What the task requires
Quote all of the data below exactly, please.

Material

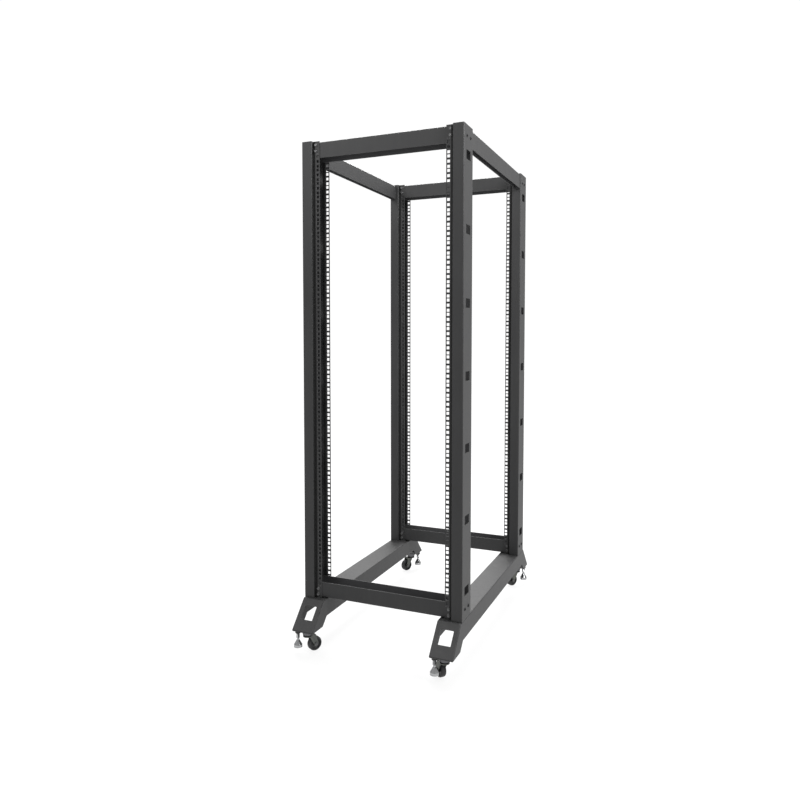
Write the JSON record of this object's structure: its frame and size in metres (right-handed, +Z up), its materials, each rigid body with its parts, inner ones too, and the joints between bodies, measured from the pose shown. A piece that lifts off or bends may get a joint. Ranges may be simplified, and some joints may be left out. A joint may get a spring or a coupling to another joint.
{
  "type": "four post open frame rack",
  "caption": "Open frame rack for 19 inch equipment: perforated stepped posts, crossbars and side beams on sleds with splayed feet, swivel castors and levelling feet.",
  "frame": {"origin": "on the floor, centred between the four posts", "axes": "+X to the right seen from the front, front towards -Y, +Z up"},
  "size_m": [0.577, 0.9918, 1.7237],
  "materials": {
    "powder_coat": "satin powder coat",
    "dark_steel": "satin dark",
    "zinc_steel": "zinc plated",
    "bright_steel": "bright nickel",
    "wheel_plastic": "moulded",
    "wheel_tread": "moulded"
  },
  "bodies": {
    "frame": {"post_front_left": "powder_coat", "post_front_right": "powder_coat", "post_rear_left": "powder_coat", "post_rear_right": "powder_coat", "bottom_bar_front": "powder_coat", "top_bar_front": "powder_coat", "bottom_bar_rear": "powder_coat", "top_bar_rear": "powder_coat", "top_beam_left": "powder_coat", "sled_left": "powder_coat", "top_beam_right": "powder_coat", "sled_right": "powder_coat", "castor_head_front_left": "dark_steel", "castor_head_front_right": "dark_steel", "castor_head_rear_left": "dark_steel", "castor_head_rear_right": "dark_steel"},
    "swivel_front_left": {"castor_fork_front_left": "zinc_steel", "castor_axle_front_left": "zinc_steel"},
    "wheel_front_left": {"wheel_core_front_left": "wheel_plastic", "wheel_tyre_front_left": "wheel_tread"},
    "leveller_front_left": {"leveller_pad_front_left": "bright_steel", "leveller_stud_front_left": "bright_steel"},
    "swivel_front_right": {"castor_fork_front_right": "zinc_steel", "castor_axle_front_right": "zinc_steel"},
    "wheel_front_right": {"wheel_core_front_right": "wheel_plastic", "wheel_tyre_front_right": "wheel_tread"},
    "leveller_front_right": {"leveller_pad_front_right": "bright_steel", "leveller_stud_front_right": "bright_steel"},
    "swivel_rear_left": {"castor_fork_rear_left": "zinc_steel", "castor_axle_rear_left": "zinc_steel"},
    "wheel_rear_left": {"wheel_core_rear_left": "wheel_plastic", "wheel_tyre_rear_left": "wheel_tread"},
    "leveller_rear_left": {"leveller_pad_rear_left": "bright_steel", "leveller_stud_rear_left": "bright_steel"},
    "swivel_rear_right": {"castor_fork_rear_right": "zinc_steel", "castor_axle_rear_right": "zinc_steel"},
    "wheel_rear_right": {"wheel_core_rear_right": "wheel_plastic", "wheel_tyre_rear_right": "wheel_tread"},
    "leveller_rear_right": {"leveller_pad_rear_right": "bright_steel", "leveller_stud_rear_right": "bright_steel"}
  },
  "joints": [
    {"name": "castor_swivel_front_left", "type": "hinge", "parent": "frame", "child": "swivel_front_left", "pos_m": [-0.2465, -0.459, 0.06], "axis": [0, 0, 1], "range_deg": [-140.3, 83.7]},
    {"name": "wheel_spin_front_left", "type": "hinge", "parent": "swivel_front_left", "child": "wheel_front_left", "pos_m": [-0.2335, -0.43648, 0.024], "axis": [0.866, -0.5, 0], "continuous": true},
    {"name": "leveller_screw_front_left", "type": "slide", "parent": "frame", "child": "leveller_front_left", "axis": [0, 0, 1], "range_m": [-0.023, 0]},
    {"name": "castor_swivel_front_right", "type": "hinge", "parent": "frame", "child": "swivel_front_right", "pos_m": [0.2465, -0.459, 0.06], "axis": [0, 0, 1], "range_deg": [-220.3, 3.7]},
    {"name": "wheel_spin_front_right", "type": "hinge", "parent": "swivel_front_right", "child": "wheel_front_right", "pos_m": [0.22658, -0.44229, 0.024], "axis": [0.6428, 0.766, 0], "continuous": true},
    {"name": "leveller_screw_front_right", "type": "slide", "parent": "frame", "child": "leveller_front_right", "axis": [0, 0, 1], "range_m": [-0.023, 0]},
    {"name": "castor_swivel_rear_left", "type": "hinge", "parent": "frame", "child": "swivel_rear_left", "pos_m": [-0.2465, 0.459, 0.06], "axis": [0, 0, 1], "range_deg": [-140.3, 83.7]},
    {"name": "wheel_spin_rear_left", "type": "hinge", "parent": "swivel_rear_left", "child": "wheel_rear_left", "pos_m": [-0.2595, 0.43648, 0.024], "axis": [-0.866, 0.5, 0], "continuous": true},
    {"name": "leveller_screw_rear_left", "type": "slide", "parent": "frame", "child": "leveller_rear_left", "axis": [0, 0, 1], "range_m": [-0.023, 0]},
    {"name": "castor_swivel_rear_right", "type": "hinge", "parent": "frame", "child": "swivel_rear_right", "pos_m": [0.2465, 0.459, 0.06], "axis": [0, 0, 1], "range_deg": [-135.3, 88.7]},
    {"name": "wheel_spin_rear_right", "type": "hinge", "parent": "swivel_rear_right", "child": "wheel_rear_right", "pos_m": [0.23159, 0.4377, 0.024], "axis": [-0.8192, 0.5736, 0], "continuous": true},
    {"name": "leveller_screw_rear_right", "type": "slide", "parent": "frame", "child": "leveller_rear_right", "axis": [0, 0, 1], "range_m": [-0.023, 0]}
  ]
}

Response
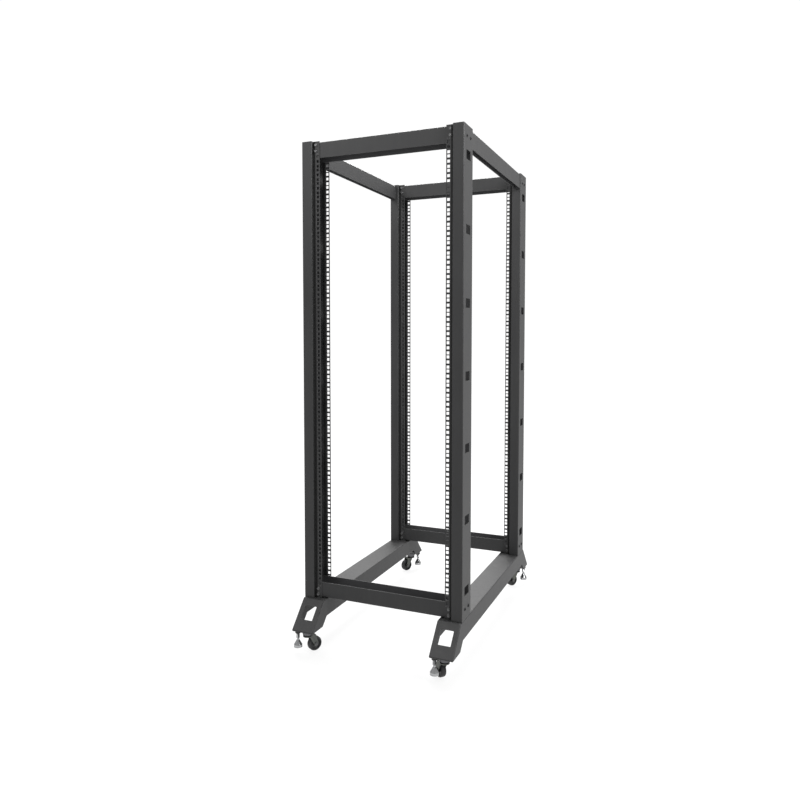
Write the JSON record of this object's structure: its frame and size in metres (right-handed, +Z up), its materials, each rigid body with its parts, inner ones too, and the joints between bodies, measured from the pose shown. A piece that lifts off or bends may get a joint. Ranges may be simplified, and some joints may be left out. A joint may get a spring or a coupling to another joint.
{
  "type": "four post open frame rack",
  "caption": "Open frame rack for 19 inch equipment: perforated stepped posts, crossbars and side beams on sleds with splayed feet, swivel castors and levelling feet.",
  "frame": {"origin": "on the floor, centred between the four posts", "axes": "+X to the right seen from the front, front towards -Y, +Z up"},
  "size_m": [0.577, 0.9918, 1.7237],
  "materials": {
    "powder_coat": "satin powder coat",
    "dark_steel": "satin dark",
    "zinc_steel": "zinc plated",
    "bright_steel": "bright nickel",
    "wheel_plastic": "moulded",
    "wheel_tread": "moulded"
  },
  "bodies": {
    "frame": {"post_front_left": "powder_coat", "post_front_right": "powder_coat", "post_rear_left": "powder_coat", "post_rear_right": "powder_coat", "bottom_bar_front": "powder_coat", "top_bar_front": "powder_coat", "bottom_bar_rear": "powder_coat", "top_bar_rear": "powder_coat", "top_beam_left": "powder_coat", "sled_left": "powder_coat", "top_beam_right": "powder_coat", "sled_right": "powder_coat", "castor_head_front_left": "dark_steel", "castor_head_front_right": "dark_steel", "castor_head_rear_left": "dark_steel", "castor_head_rear_right": "dark_steel"},
    "swivel_front_left": {"castor_fork_front_left": "zinc_steel", "castor_axle_front_left": "zinc_steel"},
    "wheel_front_left": {"wheel_core_front_left": "wheel_plastic", "wheel_tyre_front_left": "wheel_tread"},
    "leveller_front_left": {"leveller_pad_front_left": "bright_steel", "leveller_stud_front_left": "bright_steel"},
    "swivel_front_right": {"castor_fork_front_right": "zinc_steel", "castor_axle_front_right": "zinc_steel"},
    "wheel_front_right": {"wheel_core_front_right": "wheel_plastic", "wheel_tyre_front_right": "wheel_tread"},
    "leveller_front_right": {"leveller_pad_front_right": "bright_steel", "leveller_stud_front_right": "bright_steel"},
    "swivel_rear_left": {"castor_fork_rear_left": "zinc_steel", "castor_axle_rear_left": "zinc_steel"},
    "wheel_rear_left": {"wheel_core_rear_left": "wheel_plastic", "wheel_tyre_rear_left": "wheel_tread"},
    "leveller_rear_left": {"leveller_pad_rear_left": "bright_steel", "leveller_stud_rear_left": "bright_steel"},
    "swivel_rear_right": {"castor_fork_rear_right": "zinc_steel", "castor_axle_rear_right": "zinc_steel"},
    "wheel_rear_right": {"wheel_core_rear_right": "wheel_plastic", "wheel_tyre_rear_right": "wheel_tread"},
    "leveller_rear_right": {"leveller_pad_rear_right": "bright_steel", "leveller_stud_rear_right": "bright_steel"}
  },
  "joints": [
    {"name": "castor_swivel_front_left", "type": "hinge", "parent": "frame", "child": "swivel_front_left", "pos_m": [-0.2465, -0.459, 0.06], "axis": [0, 0, 1], "range_deg": [-140.3, 83.7]},
    {"name": "wheel_spin_front_left", "type": "hinge", "parent": "swivel_front_left", "child": "wheel_front_left", "pos_m": [-0.2335, -0.43648, 0.024], "axis": [0.866, -0.5, 0], "continuous": true},
    {"name": "leveller_screw_front_left", "type": "slide", "parent": "frame", "child": "leveller_front_left", "axis": [0, 0, 1], "range_m": [-0.023, 0]},
    {"name": "castor_swivel_front_right", "type": "hinge", "parent": "frame", "child": "swivel_front_right", "pos_m": [0.2465, -0.459, 0.06], "axis": [0, 0, 1], "range_deg": [-220.3, 3.7]},
    {"name": "wheel_spin_front_right", "type": "hinge", "parent": "swivel_front_right", "child": "wheel_front_right", "pos_m": [0.22658, -0.44229, 0.024], "axis": [0.6428, 0.766, 0], "continuous": true},
    {"name": "leveller_screw_front_right", "type": "slide", "parent": "frame", "child": "leveller_front_right", "axis": [0, 0, 1], "range_m": [-0.023, 0]},
    {"name": "castor_swivel_rear_left", "type": "hinge", "parent": "frame", "child": "swivel_rear_left", "pos_m": [-0.2465, 0.459, 0.06], "axis": [0, 0, 1], "range_deg": [-140.3, 83.7]},
    {"name": "wheel_spin_rear_left", "type": "hinge", "parent": "swivel_rear_left", "child": "wheel_rear_left", "pos_m": [-0.2595, 0.43648, 0.024], "axis": [-0.866, 0.5, 0], "continuous": true},
    {"name": "leveller_screw_rear_left", "type": "slide", "parent": "frame", "child": "leveller_rear_left", "axis": [0, 0, 1], "range_m": [-0.023, 0]},
    {"name": "castor_swivel_rear_right", "type": "hinge", "parent": "frame", "child": "swivel_rear_right", "pos_m": [0.2465, 0.459, 0.06], "axis": [0, 0, 1], "range_deg": [-135.3, 88.7]},
    {"name": "wheel_spin_rear_right", "type": "hinge", "parent": "swivel_rear_right", "child": "wheel_rear_right", "pos_m": [0.23159, 0.4377, 0.024], "axis": [-0.8192, 0.5736, 0], "continuous": true},
    {"name": "leveller_screw_rear_right", "type": "slide", "parent": "frame", "child": "leveller_rear_right", "axis": [0, 0, 1], "range_m": [-0.023, 0]}
  ]
}